MCP solved a real problem: how does an AI agent access external tools? But it created a new one. Because more tools doesn’t mean more capability. Past a certain point, it means less.
The problem in numbers
A single MCP server with 135 tools consumes roughly 126,000 tokens just for tool descriptions, before the agent does anything. With a 200K context window, that leaves less than 40% for actual work.
That would be acceptable if agents delivered better results with more tools. They don’t. Redis measured it: with 50+ available tools, selection accuracy was 42%. Filtered down to the 3-5 relevant ones, it jumped to 85%. Token usage dropped from 23,000 to 400. Latency from 3.4 seconds to 0.4.

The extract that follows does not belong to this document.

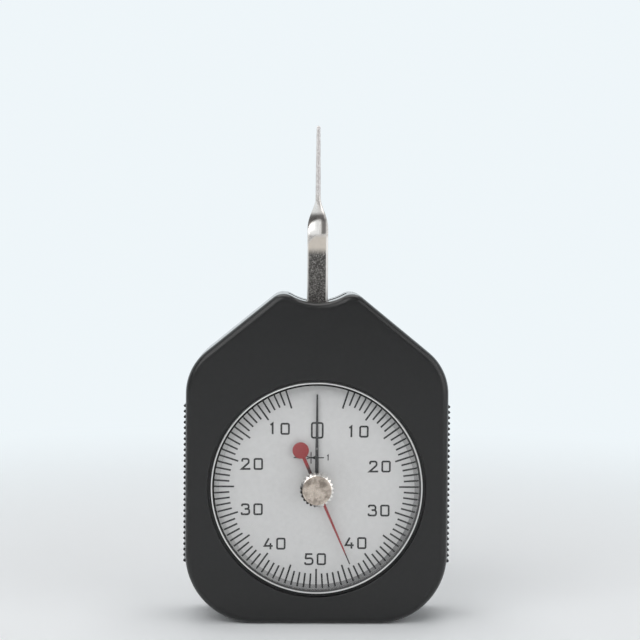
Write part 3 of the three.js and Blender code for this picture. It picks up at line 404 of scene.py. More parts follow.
tongue_top = REAR_PARTING_Y - TONGUE_HEIGHT
rear_profile = [
    (WALL + INNER_EASE, REAR_WALL_Y), (WALL, REAR_WALL_Y - INNER_EASE), (WALL, tongue_top),
    (WALL - TONGUE_WALL, tongue_top), (WALL - TONGUE_WALL, REAR_PARTING_Y),
    (PARTING_CHAMFER, REAR_PARTING_Y), (0, REAR_PARTING_Y + PARTING_CHAMFER),
]
rear_rings = [[(0, REAR_WALL_Y, REAR_MIDDLE)]]
rear_rings += [case_ring(inset, y) for inset, y in rear_profile]
rear_rings += [case_ring(inset, y) for inset, y in reversed(face_edge(BACK_Y, -1))]
rear_rings += [case_ring(EDGE_RADIUS + FLAT_MARGIN, BACK_Y), [(0, BACK_Y, REAR_MIDDLE)]]
rear_cover = joined_rings("moulded_rear_cover", rear_rings)
print("rear cover faces:", len(rear_cover.data.polygons))

# %% [markdown]
# ## Bosses, bores and the lever's slot
# Four screws come in from the back. Each goes through a boss of the rear shell and bites into one
# of the front shell, and its head sinks in a chamfered counterbore. The slot in the notch, half in
# each shell, lets the lever out and gives it room to swing.

# %% Cut the lever's slot, the screw bosses and their bores
SLOT_HALF_WIDTH = 6.98
SLOT_FRONT_Y, SLOT_BACK_Y = -0.742, 3.458
CASE_SCREW_PLACES = [(-21.93, 9.08), (21.93, 9.08), (-19.85, 61.84), (19.85, 61.84)]
BOSS_RADIUS = 3.4
BORE_RADIUS, BORE_DEPTH, BORE_CHAMFER, BORE_SIDES = 2.2, 2.6, 0.2, 40
SHANK_BORE_RADIUS, SHANK_BORE_END = 1.12, 1
PILOT_RADIUS, PILOT_DEPTH = 1.04, 6
CUT_PAST = 1.5


def counterbore(x, z):
    """A tool for a bore with a small chamfer where it meets the back."""
    wide, past = BORE_RADIUS + BORE_CHAMFER, BACK_Y + CUT_PAST
    floor_y = BACK_Y - BORE_DEPTH
    return turned("tool", [(0, floor_y), (BORE_RADIUS, floor_y), (BORE_RADIUS, BACK_Y - BORE_CHAMFER),
                           (wide, BACK_Y), (wide, past), (0, past)], BORE_SIDES, x, z)


def lever_slot():
    """A tool for the slot in the notch."""
    return block(-SLOT_HALF_WIDTH, SLOT_HALF_WIDTH, SLOT_FRONT_Y, SLOT_BACK_Y,
                 NOTCH_FLOOR - WALL - CUT_PAST, NOTCH_FLOOR + HORN_RADIUS + CUT_PAST)


for x, z in CASE_SCREW_PLACES:
    boss = plug(BOSS_RADIUS - SEAT_GAP, FACE_Y + WALL / 2, PARTING_Y - SEAT_GAP, x, z)
    front_cover = combined(front_cover, boss, "UNION")
    pilot = plug(PILOT_RADIUS, PARTING_Y - PILOT_DEPTH, PARTING_Y + CUT_PAST, x, z)
    front_cover = combined(front_cover, pilot, "DIFFERENCE")
    boss = plug(BOSS_RADIUS, REAR_PARTING_Y + SEAT_GAP, REAR_WALL_Y + WALL / 2, x, z)
    rear_cover = combined(rear_cover, boss, "UNION")
    shank = plug(SHANK_BORE_RADIUS, PARTING_Y - CUT_PAST, BACK_Y - SHANK_BORE_END, x, z)
    rear_cover = combined(rear_cover, shank, "DIFFERENCE")
    rear_cover = combined(rear_cover, counterbore(x, z), "DIFFERENCE")
front_cover = combined(front_cover, lever_slot(), "DIFFERENCE")
rear_cover = combined(rear_cover, lever_slot(), "DIFFERENCE")
print("faces after cutting:", len(front_cover.data.polygons), len(rear_cover.data.polygons))

# %% [markdown]
# ## Helpers for node trees
# The grip ridges, the dial's lines, the knurl, the screws and the lever's twist each follow a rule,
# and the finishes are node trees too. This helper adds nodes to any tree in a few words: a value is
# set on a socket, and another node's socket is linked to it.

# %% Add nodes in a few words
class Nodes:
    """Adds nodes to a tree and links them."""

    def __init__(self, tree):
        self.tree = tree

    def feed(self, socket, value):
        """Links another node's socket, or sets a plain value."""
        if isinstance(value, bpy.types.NodeSocket):
            self.tree.links.new(value, socket)
        elif value is not None:
            socket.default_value = value

    def add(self, kind, *values, named=None, **settings):
        """A new node with its settings, and its inputs fed by place or by name."""
        node = self.tree.nodes.new(kind)
        for key, value in settings.items():
            setattr(node, key, value)
        for place, value in [*enumerate(values), *(named or {}).items()]:
            self.feed(node.inputs[place], value)
        return node

    def math(self, operation, *values, **settings):
        return self.add("ShaderNodeMath", *values, operation=operation, **settings).outputs[0]

    def measured(self, operation, *vectors):
        """One number from vectors: a length, or how far one reaches along another."""
        return self.add("ShaderNodeVectorMath", *vectors, operation=operation).outputs["Value"]

    def vector(self, x=None, y=None, z=None):
        return self.add("ShaderNodeCombineXYZ", x, y, z).outputs[0]

    def ranged(self, value, low, high, first=0.0, last=1.0, shape="LINEAR"):
        """First up to low, last from high on, and a ramp between them."""
        named = {"Value": value, "From Min": low, "From Max": high, "To Min": first, "To Max": last}
        return self.add("ShaderNodeMapRange", named=named, interpolation_type=shape).outputs[0]

    def place(self):
        """The surface's own coordinates, in metres."""
        return self.add("ShaderNodeTexCoord").outputs["Object"]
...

This isn’t an isolated case. Chroma Research tested 18 LLMs and found the same pattern across all of them: more context, worse results. A packed context window at ~113K tokens pushed accuracy down by roughly 30% compared to a focused 300-token version. The model doesn’t get smarter when you feed it more. It gets more distracted.
What MCP doesn’t solve
MCP defines how tools are provided and called. It’s an infrastructure layer, comparable to a REST API specification. But MCP doesn’t know about workflows. It doesn’t know that tool B should only be called after tool A. It has no concept of dependencies, sequences, or fallback strategies.
Consider a typical API management scenario. You have an MCP server connected to a platform like Gravitee. Every API operation becomes an MCP tool. A platform with 80+ endpoints means 80+ tool descriptions in context. The agent sees: createApi, updateApi, deployApi, createPlan, publishPlan, createApplication, subscribeApplication, and 73 more. All flat, all equal weight.
When a developer says “Create a new API with rate limiting”, the agent has to assemble the right sequence from 80 tools: create API, create plan, publish plan, deploy API. In that order. Without orchestration, it guesses. And mostly guesses wrong, because 80 equally-weighted tool descriptions don’t communicate sequence.
The pattern: progressive disclosure
Multiple tools converged on the same solution independently.
Claude Code introduced a skills system. Skills load only their metadata (~30-50 tokens), the rest comes on demand. Instead of keeping all tools permanently in context, they’re filtered by intent.
Cursor migrated from monolithic .cursorrules to modular .mdc files. Rules are loaded via glob patterns only when they match the current file. Working on app/models/? You get the database conventions. Working on the frontend? You don’t.
GitHub Copilot uses path-specific .instructions.md files with YAML frontmatter. An applyTo property controls which instructions apply to which directories.
The pattern is always the same: don’t load everything, load the right thing at the right time. The agent first gets a compact overview (what skills exist?), recognizes the intent of the request, then selectively loads the matching skill — including the necessary workflow steps and reference data.
Back to the API management example: instead of 80 tool descriptions permanently in context, a skill “API Management” defines a routing table. “Create an API” matches a workflow that describes the 4-5 relevant tools in the right order and provides the necessary reference data (target environment, naming conventions, default rate limits). Context shrinks from ~80,000 tokens to ~5,000. The agent knows what to do.
Why this matters now
Context windows are growing. Both Gemini and Claude now offer 1M tokens. You might think the problem solves itself. It doesn’t. The Chroma study shows: more context only helps when it’s relevant. Irrelevant context actively hurts, regardless of window size. Or as Anthropic puts it: context is a finite resource with diminishing returns.
Jenova AI puts the practical threshold at 5-7 tools per interaction. Beyond that, selection errors increase exponentially.
There’s a second trend reinforcing this: agentic architectures increasingly rely on specialized agents for individual tasks rather than one general-purpose agent that does everything. And specialized agents often run on smaller, faster models that don’t come with 1M-token windows. An agent on Haiku or a similarly lean model might have 32K-128K of context. Every token consumed by tool descriptions counts.
What this means in practice
If you’re building AI agents or running MCP servers, spend as much time thinking about tool routing as you do about tool availability. An MCP server offering 100 tools isn’t a feature. It’s a performance problem waiting to surface.
The rule of thumb: if your agent sees more than 10 tools for a given request, you need an orchestration layer. Not because MCP is bad — MCP is the right infrastructure. But infrastructure alone isn’t enough. You need intelligence on top.